On Sunday, Swiss voters will not only be asked to make a decision on bilateral accords with the European Union. They are also voting on a number of local issues, and in canton Jura will decide whether to expand the political rights of foreigners.

The Swiss political system gives voters a voice from the national through to the smallest local level, on issues from foreign relations to whether the village should get a new bus stop. However, the actual makeup of the electorate varies across the country.

Foreigners make up around 20 per cent of the Swiss population, and many of them are long-term residents. Apart from military service, they have the same obligations as a citizen, including paying tax. This has led to calls for their political rights to be expanded.

Canton Jura currently leads the way in Switzerland in terms of the rights it has already given to foreigners. After ten years' residence in the canton, they are allowed to vote in elections both at the cantonal and the communal level, although not on issues affecting the Jura constitution.

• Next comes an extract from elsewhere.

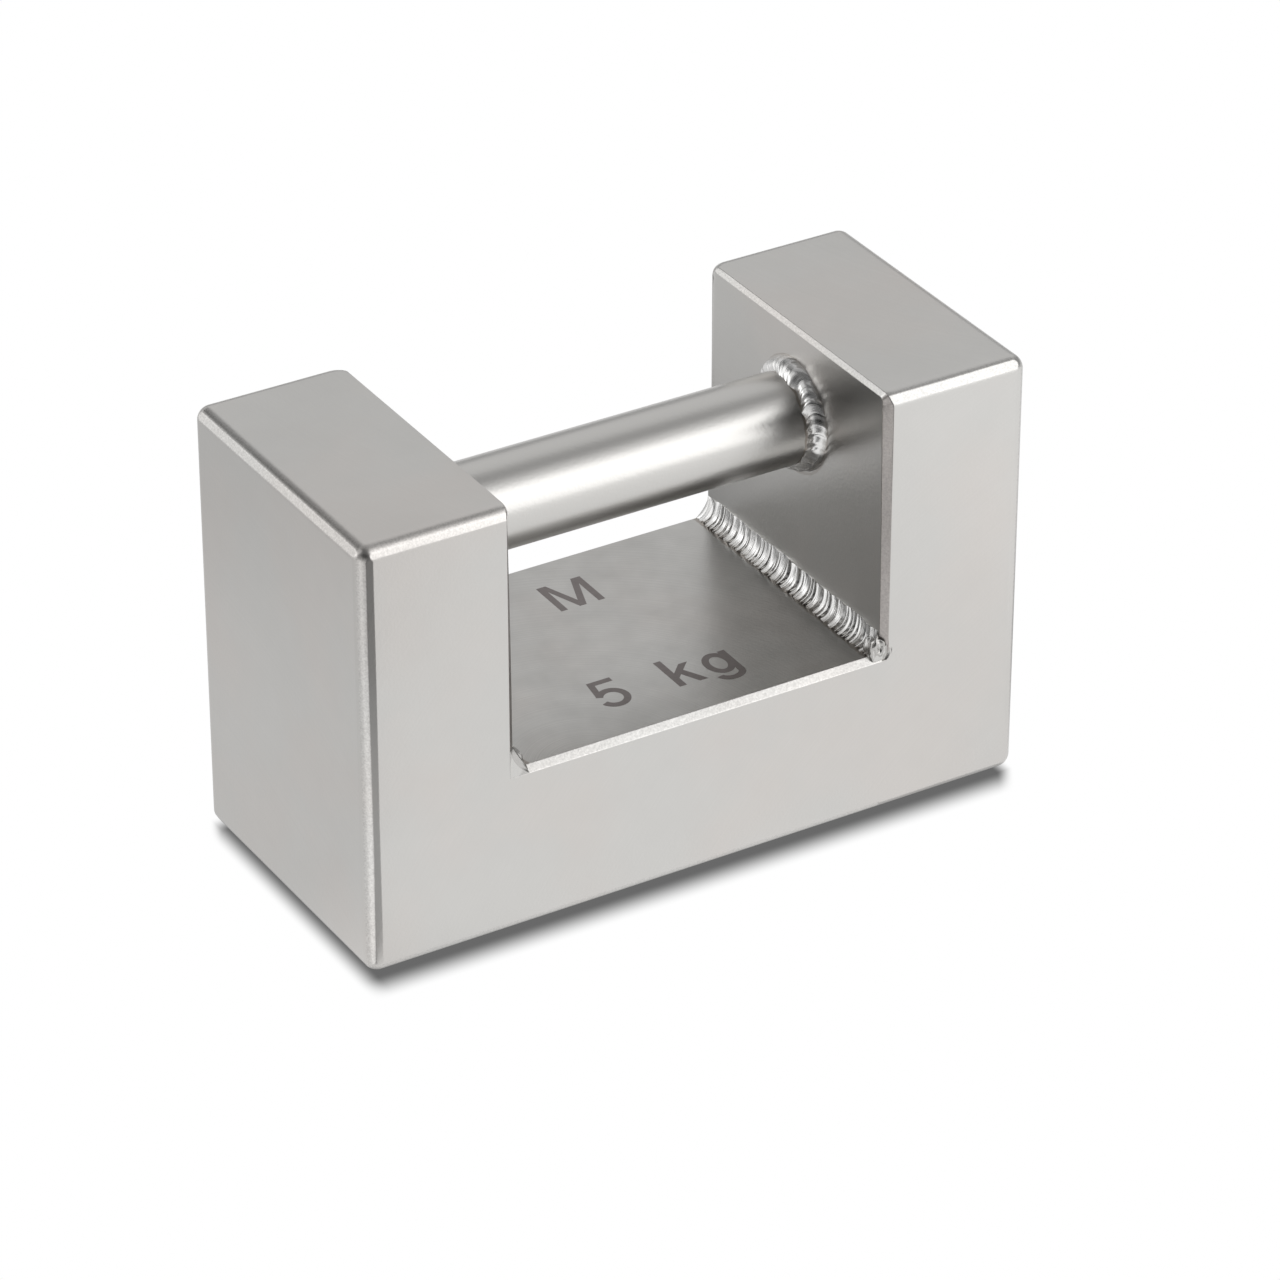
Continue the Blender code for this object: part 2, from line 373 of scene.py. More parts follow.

This right is enshrined in the constitution of the country's youngest canton, which was established in 1978. The question put before the voters on Sunday will be whether to allow foreigners to serve on the executives of canton Jura's town councils.

Joel Bindit, who is responsible for electoral issues in canton Jura, told swissinfo the authorities had done a lot of work to ensure foreigners were politically integrated. This included asking them to help out during election night counts, in order to increase their interest in exercising their political rights.

If the vote goes ahead, Jura will be one step further ahead of its fellow Swiss cantons. While canton Neuchatel has allowed foreigners to vote in communal elections since as far back as 1848, the right does not extend to cantonal votes.

Neuchatel's voters will go to the polls in September to decide whether to amend the rules in order to allow foreigners with five year's residence to vote at the cantonal level. In other cantons over the past ten years there have been similar referenda, but none have been passed.

The last time canton Jura voted on extending foreigners' political rights, in 1996, the result was close. Just over 52 per cent of the electorate rejected the proposition.

Ironically, had Jura's foreign electorate been more active at the time, the referendum may have been passed. Just over 31 per cent of the foreign voters turned out, as against 39 per cent of the electorate as a whole.